*What you need to do*:
Pull out every line in the data that has the string "Vector" in it.

*Data extract*:
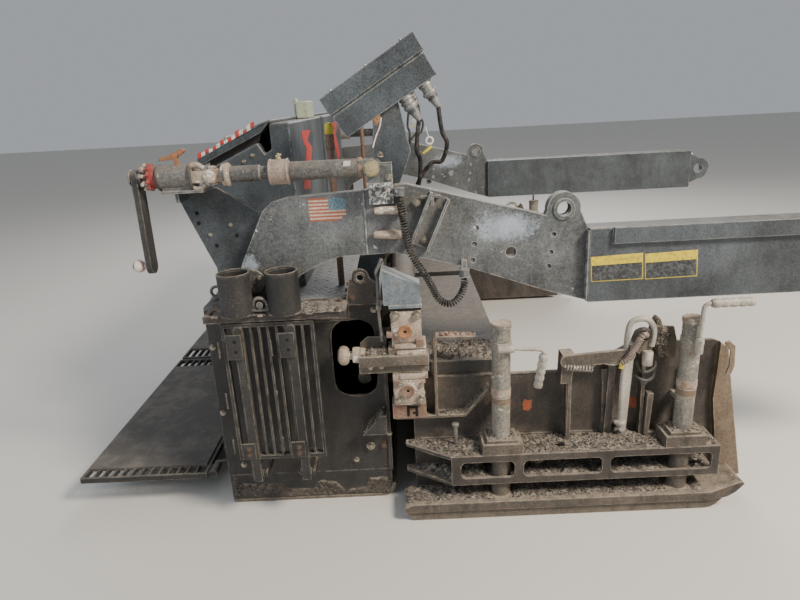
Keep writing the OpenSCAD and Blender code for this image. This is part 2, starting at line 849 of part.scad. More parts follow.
// Front beam of the arm with its guard bar and the tow eye
module arm_beam() {
    wall = 14;
    guard_z = beam_z + beam_h - 54;
    color("#36393b") {
        difference() {
            block([beam_rear, beam_y, beam_z], [beam_front, beam_y + beam_w, beam_z + beam_h]);
            block([beam_rear + wall, beam_y + wall, beam_z + wall],
                  [beam_front - wall, beam_y + beam_w - wall, beam_z + beam_h - wall]);
        }
        block([beam_rear + 79, beam_y + beam_w, guard_z], [beam_front - 40, beam_y + beam_w + 16, guard_z + 58]);
        plate_xz(beam_y + (beam_w - tow_t) / 2, tow_t)
            difference() {
                union() {
                    polygon([[beam_front, beam_z + 20], [tow_eye[0], tow_eye[1] - tow_r],
                             [tow_eye[0], tow_eye[1] + tow_r], [beam_front, beam_z + beam_h - 20]]);
                    translate(tow_eye) circle(tow_r);
                }
                translate(tow_eye) circle(tow_bore_r);
            }
    }
}

// Brackets on the arm: the trunnion of the nut, and the tilted channel with its pins
module arm_brackets() {
    cheek_x = [nut_pin_x - 26, nut_pin_x + 66];
    foot_top = screw_z - 48;
    foot_z = foot_top - 80;
    tilt_at = [86, 1156];
    tilt_half = 95;
    color("#5a5754") {
        block([cheek_x[0] + 8, arm_y, foot_top - 12], [cheek_x[1], screw_y + 52, foot_top]);
        plate_xz(arm_out, 12)
            polygon([[cheek_x[0] + 8, foot_z], [cheek_x[1], foot_z], [cheek_x[1], foot_top],
                     [cheek_x[0] + 8, foot_top]]);
        for (s = [-1, 1])
            translate([0, screw_y + s * 44 - 6, 0])
                plate_xz(0, 12) {
                    translate([cheek_x[0] + 8, foot_top])
                        square([cheek_x[1] - cheek_x[0] - 8, screw_z + 10 - foot_top]);
                    translate([nut_pin_x + 6, screw_z]) circle(24);
                }
        rod_y(nut_pin_x, screw_z, screw_y - 50, 108, nut_pin_r);
        translate([tilt_at[0], 0, tilt_at[1]])
            rotate([0, 24, 0]) {
                block([-36, arm_out, -tilt_half], [36, arm_out + 10, tilt_half]);
                for (x = [-36, 26])
                    block([x, arm_out + 10, -tilt_half], [x + 10, arm_out + 46, tilt_half]);
            }
        for (z = [1072, 1150]) {
            block([-84, arm_out, z - 13], [-30, arm_out + 16, z + 13]);
            rod_x(arm_out + 16, z, -100, 84, 12);
        }
        for (gland = [[cord_points[0], 22], [cord_points[len(cord_points) - 1], 60]]) {
            translate(gland[0]) cylinder(r = cord_r + 4, h = 28);
            block(gland[0] + [-9, arm_out - gland[0][1], 6], gland[0] + [9, 0, gland[1]]);
        }
    }
}

// Screw with the head of its joint; it turns about the joint pin and runs into the nut tube
module depth_screw() {
    neck_x = joint_x + 34;
    tip_x = nut_pin_x - 60;
    color("#6a655e")
        difference() {
            union() {
                plate_xz(screw_y - 22, 44) {
                    translate([joint_x, screw_z]) circle(24);
                    translate([joint_x, screw_z - 20]) square([neck_x - joint_x, 40]);
                }
                rod_x(screw_y, screw_z, neck_x, 26, 36);
                rod_x(screw_y, screw_z, neck_x + 26, tip_x - neck_x - 26, screw_r);
                rod_x(screw_y, screw_z, neck_x + 26, 100, screw_r + 5);
            }
            rod_y(joint_x, screw_z, screw_y - 30, 60, joint_pin_r + 0.5);
        }
}

// Nut tube with its collar and the eye on the arm bracket
module nut_tube() {
    collar_x = -437;
    collar_w = 64;
    bore_r = screw_r + 1.5;
    color("#8f8778")
        difference() {
            union() {
                rod_x(screw_y, screw_z, collar_x, collar_w, collar_r);
                rod_x(screw_y, screw_z, collar_x + collar_w, nut_pin_x - 30 - collar_x - collar_w, nut_r);
                plate_xz(screw_y - 32, 64)
                    union() {
                        translate([nut_pin_x, screw_z]) circle(28);
                        translate([nut_pin_x - 40, screw_z - 26]) square([40, 52]);
                    }
            }
            rod_x(screw_y, screw_z, collar_x - 1, nut_pin_x - 36 - collar_x, bore_r);
            rod_y(nut_pin_x, screw_z, screw_y - 40, 80, nut_pin_r + 0.5);
        }
}

// Walkway: frame, serrated grating bars, hinge knuckles and the rubber mat
module walkway() {
    y0 = 14;
    y1 = half_w;
    low = hinge_z - walk_t / 2;
    high = hinge_z + walk_t / 2;
    bars = 12;
    color("#3a3a38") {
        difference() {
            block([walk_rear, y0, low], [walk_front, y1, high]);
            block([walk_rear + 12, y0 + 10, low - 1], [walk_front - 12, y1 - 10, high + 1]);
        }
        for (i = [1:bars])
            translate([walk_rear + 12 + i * (walk_front - walk_rear - 24) / (bars + 1) - 3, y0 + 10, low])
                cube([6, y1 - y0 - 20, walk_t]);
        block([walk_rear + 12, y0 + 120, high - 8], [walk_front - 12, y1 - 60, high]);
        block([walk_rear + 14, y0 + 118, high], [walk_front - 14, y1 - 58, high + 8]);
        for (y = hinge_ys) {
            rod_y(hinge_x, hinge_z, y + hinge_lug_t + 4, 60, hinge_r + 5);
            block([walk_front, y + hinge_lug_t + 4, hinge_z - 8], [hinge_x, y + hinge_lug_t + 64, hinge_z + 8]);
            rod_y(hinge_x, hinge_z, y - 4, 60, hinge_r - 0.6);
        }
    }
}

// Folding end step: frame, upright bars and two legs that swing about the foot hinge
module end_step() {
    bars = 9;
    t = 26;
    top = step_z + step_h;
    color("#33302c") {
        difference() {
            block([step_x[0], step_y, step_z], [step_x[1], step_y + t, top]);
            block([step_x[0] + 12, step_y - 1, step_z + 14], [step_x[1] - 12, step_y + t + 1, top - 14]);
        }
        for (i = [1:bars])
            translate([step_x[0] + 12 + i * (step_w - 24) / (bars + 1) - 4, step_y + 2, step_z + 14])
                cube([8, t - 4, step_h - 28]);
        for (x = leg_x) {
            block([x - leg_w / 2, step_y + t, step_hinge[1] - 10], [x + leg_w / 2, step_y + t + 12, top - 24]);
            rod_y(x, top - 24, step_y + t, 12, leg_w / 2);
        }
        difference() {
            union()
                for (x = leg_x) {
                    rod_x(step_hinge[0], step_hinge[1], x - leg_w / 2, leg_w, 16);
                    block([x - leg_w / 2, step_hinge[0] + 6, step_hinge[1] - 10],
                          [x + leg_w / 2, step_y + t, step_hinge[1] + 6]);
                }
            for (x = leg_x)
                rod_x(step_hinge[0], step_hinge[1], x - leg_w / 2 - 4, leg_w + 8, step_pin_r + 0.5);
        }
    }
}

// Direction of the cord at a point, and the ring of points round it
function cord_way(i) =
    let (a = cord_points[max(i - 1, 0)], b = cord_points[min(i + 1, len(cord_points) - 1)])
        (b - a) / norm(b - a);
function cord_ring(i, sides) =
    let (t = cord_way(i), u = cross([0, 1, 0], t) / norm(cross([0, 1, 0], t)), v = cross(t, u))
        [for (k = [0:sides - 1]) cord_points[i] + cord_r * (cos(k * 360 / sides) * u + sin(k * 360 / sides) * v)];

// Curly cord as one fat tube of its outer diameter
module curly_cord() {
    sides = 10;
    last = len(cord_points) - 1;
    color("#151618")
        polyhedron(
            [for (i = [0:last]) each cord_ring(i, sides)],
            concat(
                [[for (k = [0:sides - 1]) k]],
                [for (i = [0:last - 1]) for (k = [0:sides - 1])
                    [i * sides + k, (i + 1) * sides + k, (i + 1) * sides + (k + 1) % sides, i * sides + (k + 1) % sides]],
                [[for (k = [sides - 1:-1:0]) last * sides + k]]
            )
        );
}

main_plates();
plate_carriers();
frame_walls();
bulkheads();
deck();
end_plates();
rear_gussets();
slide_guides();
crown_turnbuckle();
junction_box();
placed() both_sides() side_shelf();  // side_shelves
placed() both_sides() tool_cups();
placed() both_sides() upright();  // uprights
placed() both_sides() depth_crank();  // depth_cranks
placed() both_sides() cabinet();  // cabinets
placed() both_sides() hood();  // hoods
placed() both_sides() control_post();  // control_posts
placed() both_sides() control_box();  // control_boxes
placed("right") slide_tubes();  // slide_tubes_right
placed() slide_tubes();  // slide_tubes_left
placed("right") slide_bracket();  // slide_bracket_right
placed() slide_bracket();  // slide_bracket_left
placed("right") strap_bracket();  // strap_bracket_right
placed() strap_bracket();  // strap_bracket_left
placed("right") extension_box();  // extension_box_right
placed() extension_box();  // extension_box_left
placed("right") end_gate();  // end_gate_right
placed() end_gate();  // end_gate_left
placed("right") gate_channel();  // gate_channel_right
placed() gate_channel();  // gate_channel_left
placed("right") jack_tubes();  // jack_tubes_right
placed() jack_tubes();  // jack_tubes_left
placed("right") jack_cranks();  // jack_cranks_right
placed() jack_cranks();  // jack_cranks_left
placed("right") lock_lever();  // lock_lever_right
placed() lock_lever();  // lock_lever_left
placed("right") ski();  // ski_right
placed() ski();  // ski_left
placed("right") tow_arm();  // tow_arm_right
placed() tow_arm();  // tow_arm_left
placed("right") arm_beam();  // arm_beam_right
placed() arm_beam();  // arm_beam_left
placed("right") arm_brackets();  // arm_brackets_right
placed() arm_brackets();  // arm_brackets_left
placed("right") depth_screw();  // depth_screw_right
placed() depth_screw();  // depth_screw_left
placed("right") nut_tube();  // nut_tube_right
placed() nut_tube();  // nut_tube_left
placed("right") walkway();  // walkway_right
placed() walkway();  // walkway_left
placed("right") end_step();  // end_step_right
placed() end_step();  // end_step_left
placed("right") curly_cord();  // curly_cord_right
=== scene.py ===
# Floating screed of an asphalt paver with its tow arms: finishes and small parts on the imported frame
import contextlib
import json
import math
import random

import bpy
from mathutils import Matrix, Vector, noise


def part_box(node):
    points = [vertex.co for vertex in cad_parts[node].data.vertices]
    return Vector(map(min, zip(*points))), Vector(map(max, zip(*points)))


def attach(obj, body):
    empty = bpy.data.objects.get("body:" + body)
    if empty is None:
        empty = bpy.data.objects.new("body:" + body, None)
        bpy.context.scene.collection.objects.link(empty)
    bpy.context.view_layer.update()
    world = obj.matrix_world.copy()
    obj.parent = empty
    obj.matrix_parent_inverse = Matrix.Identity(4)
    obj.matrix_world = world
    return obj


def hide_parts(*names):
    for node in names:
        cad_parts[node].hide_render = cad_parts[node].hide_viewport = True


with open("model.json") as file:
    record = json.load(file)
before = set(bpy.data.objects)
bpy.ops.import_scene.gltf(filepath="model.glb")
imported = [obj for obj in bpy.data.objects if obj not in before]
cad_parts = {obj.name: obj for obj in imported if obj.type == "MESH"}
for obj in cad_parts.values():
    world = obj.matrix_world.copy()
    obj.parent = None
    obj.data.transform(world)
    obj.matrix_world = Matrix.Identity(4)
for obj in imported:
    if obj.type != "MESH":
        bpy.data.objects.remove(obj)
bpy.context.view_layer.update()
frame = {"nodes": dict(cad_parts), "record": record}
print("frame loaded:", len(frame["nodes"]), "nodes")

# Places are written in millimetres from the machine's cross datum, which lies 85 mm in front of the wear plates
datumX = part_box("main_plates")[1].x + 0.085
sides = {"right": -1, "left": 1}
mm = 0.001
fullTurn = 2 * math.pi


def at(x, y, z, side=1):
    return Vector((datumX + x * mm, side * y * mm, z * mm))


# A place in metres back in millimetres, y outwards
def inMillimetres(place):
    return (place.x - datumX) / mm, abs(place.y) / mm, place.z / mm


# Camera at the photograph's place and angle, 27 mm lens
cameraView = {
    "place": Vector((datumX, -3.34, 1.55)),
    "yaw": math.radians(-0.8),
    "pitch": math.radians(18.2),
    "roll": math.radians(3.05),
    "focalPixels": 601,
    "imageWidth": 800,
    "sensorWidth": 36,
    "clip": (0.05, 60),
}


def makeCamera(view):
    yaw, pitch, roll = view["yaw"], view["pitch"], view["roll"]
    forward = Vector((math.sin(yaw) * math.cos(pitch), math.cos(yaw) * math.cos(pitch), -math.sin(pitch)))
    level = Vector((math.cos(yaw), -math.sin(yaw), 0))
    down = forward.cross(level)
    right = level * math.cos(roll) + down * math.sin(roll)
    up = level * math.sin(roll) - down * math.cos(roll)
    turn = Matrix((right, up, -forward)).transposed().to_4x4()
    bpy.ops.object.camera_add()
    camera = bpy.context.object
    camera.name = "photoCamera"
    camera.matrix_world = Matrix.Translation(view["place"]) @ turn
    camera.data.sensor_width = view["sensorWidth"]
    camera.data.lens = view["focalPixels"] / view["imageWidth"] * view["sensorWidth"]
    camera.data.dof.use_dof = False
    camera.data.clip_start, camera.data.clip_end = view["clip"]
    bpy.context.scene.camera = camera


makeCamera(cameraView)


def toLinear(hexColour):
    channels = [int(hexColour[i:i + 2], 16) / 255 for i in (1, 3, 5)]
    return tuple(c / 12.92 if c <= 0.04045 else ((c + 0.055) / 1.055) ** 2.4 for c in channels) + (1.0,)


def newMaterial(name):
    material = bpy.data.materials.new(name)
    material.use_nodes = True
    return material, material.node_tree, material.node_tree.nodes["Principled BSDF"]


# Adds a node. Its inputs are a list in the order of its sockets, or a dictionary; a socket among them is linked
def addNode(tree, kind, inputs=(), output=0, **settings):
    made = tree.nodes.new("ShaderNode" + kind)
    for name, value in settings.items():
        setattr(made, name, value)
    for name, value in inputs.items() if isinstance(inputs, dict) else enumerate(inputs):
        if isinstance(value, bpy.types.NodeSocket):
            tree.links.new(value, made.inputs[name])
        else:
            made.inputs[name].default_value = value
    return made.outputs[output]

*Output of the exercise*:
from mathutils import Matrix, Vector, noise
    return Vector(map(min, zip(*points))), Vector(map(max, zip(*points)))
    return Vector((datumX + x * mm, side * y * mm, z * mm))
    "place": Vector((datumX, -3.34, 1.55)),
    forward = Vector((math.sin(yaw) * math.cos(pitch), math.cos(yaw) * math.cos(pitch), -math.sin(pitch)))
    level = Vector((math.cos(yaw), -math.sin(yaw), 0))